Jack knew he was reacting more out of fear than out of anger, and he wondered why. What was he afraid of? Then he decided he wasn’t afraid
of;
he was afraid
for
. He was afraid for Sarah.

“It’s Sarah I’m worried about,” he said nervously.

“Are you?” the doctor asked, and Jack thought he heard a mocking tone in his voice. “Let’s talk about that for a minute then. Exactly what are you worried about? Are you worried that Sarah has been terrorizing
little children, then shoving them into a cave? That’s what I would call one of the stupidest things
I’ve
ever heard of. For one thing, take a look at Sarah’s size. She’s not big, is she? In fact, she’s small for her age, and a bit underdeveloped.” He noticed the look of anger that was coloring Jack’s face and held up a hand. “Oh, come on. I didn’t say she was abnormally small or underdeveloped. Physically she’s well within the normal range. But on the small side of the average, rather than the large side. Now tell me, do you really think a girl the size of Sarah could do much to a girl the size of Kathy Burton? Kathy Burton, from what I’ve found out, was big for her age, and somewhat athletic. So, considering that she’s also a year older than Sarah, I don’t see much chance that Sarah could have done anything to her. Anne Forager and Jimmy Tyler I don’t know about. They’re both younger than Sarah, and a bit smaller. But Kathy Burton wouldn’t have taken any guff off of Sarah.”

“I understand that children with … mental problems … sometimes show remarkable strength,” Jack said.

“You’ve been watching too many movies. Oh, sure, it can happen, but it’s rare, and it only happens for short periods of time, under what we call hysterical conditions. The same things happen with so-called normal people. The mother who lifts the car off her crushed child? Those things can happen. Under severe stress, the body simply shoots itself up with adrenalin, and you have a surge of strength. But it’s rare, and it’s for very brief periods of time. Seconds, not the time it would take to do what you’re suggesting.”

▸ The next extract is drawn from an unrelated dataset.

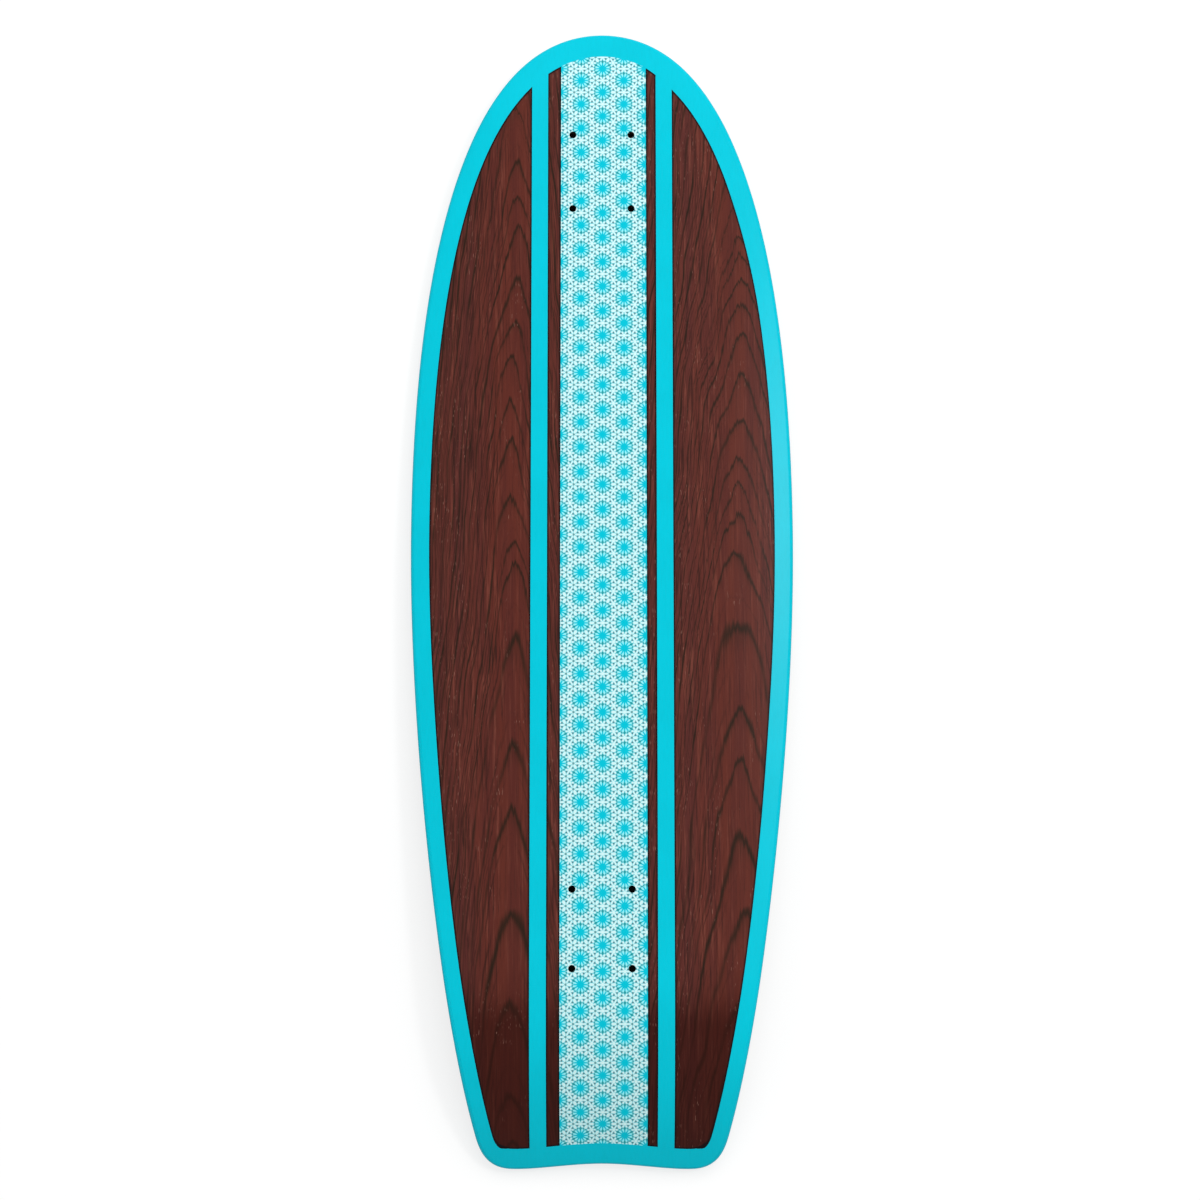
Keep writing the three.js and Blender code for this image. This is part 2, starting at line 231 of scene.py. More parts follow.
right_side = draw_right_side()
outline = np.concatenate([right_side, right_side[-2:0:-1] * (1, -1)])
grid = lay_grid(right_side)
grid_numbers = np.arange(grid.shape[0] * grid.shape[1]).reshape(grid.shape[:2])
flat_grid = grid.reshape(-1, 2)
rim = rim_of(grid_numbers)
rim_places = flat_grid[rim]
rim_outward = outward(rim_places)

VENEERS = 7
PLY = 1.5
STACK = VENEERS * PLY + (VENEERS - 1) * GLUE_LINE
EDGE_RADIUS = 3
PULL_REACH = 14
CRISP_ANGLE = math.radians(40)

rim_gaps = np.linalg.norm(flat_grid[:, None] - rim_places, axis=2)
rim_pull = rim_outward[rim_gaps.argmin(1)] * np.maximum(1 - rim_gaps.min(1) / PULL_REACH, 0)[:, None]


def rounding(depth):
    """How far the rounded edge draws the rim in at a depth."""
    rise = max(EDGE_RADIUS - max(min(depth, STACK - depth), 0), 0)
    return EDGE_RADIUS - math.sqrt(EDGE_RADIUS**2 - rise**2)


def finished(name, points, faces):
    """A smooth object with crisp edges, which rides on the deck."""
    mesh = bpy.data.meshes.new(name)
    mesh.from_pydata((np.asarray(points) * MM).tolist(), [], np.asarray(faces).tolist())
    mesh.shade_smooth()
    mesh.set_sharp_from_angle(angle=CRISP_ANGLE)
    piece = bpy.data.objects.new(name, mesh)
    bpy.context.scene.collection.objects.link(piece)
    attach(piece, "root")
    return piece


def sheet_layer(name, depths, insets):
    """A closed layer of the pressed sheet, with a ring round its rim at each depth."""
    levels = [press(flat_grid - rim_pull * inset, depth) for depth, inset in zip(depths, insets)]
    points = [levels[0], levels[-1]] + [level[rim] for level in levels[1:-1]]
    size = len(flat_grid)
    between = [2 * size + k * len(rim) + np.arange(len(rim)) for k in range(len(levels) - 2)]
    rings = [rim, *between, rim + size]
    faces = [quads_of(grid_numbers), quads_of(grid_numbers)[:, ::-1] + size]
    faces += [wall_between(above, below) for above, below in zip(rings, rings[1:])]
    return finished(name, np.concatenate(points), np.concatenate(faces))


BOLT_LENGTH = 53.98
BOLT_WIDTH = 41.28
BOLT_HOLE = 5
DRILL_REACH = 60
DRILL_SIDES = 40


def make_drill():
    """Eight upright bits, four at each truck, as one object that cuts the holes."""
    points, faces = [], []
    for pad in (front_pad, rear_pad):
        for end in (-BOLT_LENGTH / 2, BOLT_LENGTH / 2):
            for side in (-BOLT_WIDTH / 2, BOLT_WIDTH / 2):
                low = len(points)
                high = low + DRILL_SIDES
                for z in (-DRILL_REACH, DRILL_REACH):
                    for turn in np.linspace(0, 2 * math.pi, DRILL_SIDES, endpoint=False):
                        x = side + BOLT_HOLE / 2 * math.cos(turn)
                        y = pad.y + end + BOLT_HOLE / 2 * math.sin(turn)
                        points.append((x * MM, y * MM, (pad.z + z) * MM))
                faces.append(list(range(high - 1, low - 1, -1)))
                faces.append(list(range(high, high + DRILL_SIDES)))
                for k in range(DRILL_SIDES):
                    n = (k + 1) % DRILL_SIDES
                    faces.append([low + k, low + n, high + n, high + k])
    mesh = bpy.data.meshes.new("drill")
    mesh.from_pydata(points, [], faces)
    drill = bpy.data.objects.new("drill", mesh)
    bpy.context.scene.collection.objects.link(drill)
    return drill


def bore(piece):
    """Drills the bolt holes through a piece."""
    cut = piece.modifiers.new("bolt_holes", "BOOLEAN")
    cut.operation = "DIFFERENCE"
    cut.solver = "EXACT"
    cut.object = drill
    graph = bpy.context.evaluated_depsgraph_get()
    mesh = bpy.data.meshes.new_from_object(piece.evaluated_get(graph))
    piece.modifiers.clear()
    piece.data = mesh
    mesh.shade_smooth()
    mesh.set_sharp_from_angle(angle=CRISP_ANGLE)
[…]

“I’m not suggesting a thing,” Jack said coldly.

“Aren’t you? I think you are.” I listen carefully, you know. It’s my profession. And here’s what I heard you saying. Not directly, mind you, but by implication. And all because Elizabeth said she saw Sarah playing with someone who looked like Jimmy Tyler.

“You see Sarah dragging children into the woods,
beating them, and then taking them and dumping them in a cave somewhere. Am I right?”

Jack shifted in his chair with discomfort. The doctor had stated his thoughts too closely. “Go on,” he said, not at all sure he wanted to hear any more, but feeling that he must.

“Well, if you don’t mind my saying so, that theory is ridiculous. Not only would Sarah be totally unable to sustain the kind of abnormal strength that would be necessary for such a feat, but even if she could, can you imagine the difficulties in hauling someone your own size down the face of that embankment? You’ve said yourself that it’s tricky for an adult by himself. It sounds like it would be impossible for a child carrying another child of almost the same size.”

Jack thought it over and felt an odd sense of relief. The doctor was right; it didn’t make sense. He and Rose had been overreacting. And why not? The last days had not been easy for anyone in Port Arbello, and Rose and Jack Conger were no exception. He felt a grin come over his face, and it felt good.

“Well, that’s done with, anyway,” he said. “Have you got any other ideas?”

Dr. Belter leaned forward, and his expression took on a seriousness that made the grin fade from Jack’s face.

“Yes, I have. Mr. Conger, have you ever suffered from blackouts? Recently?”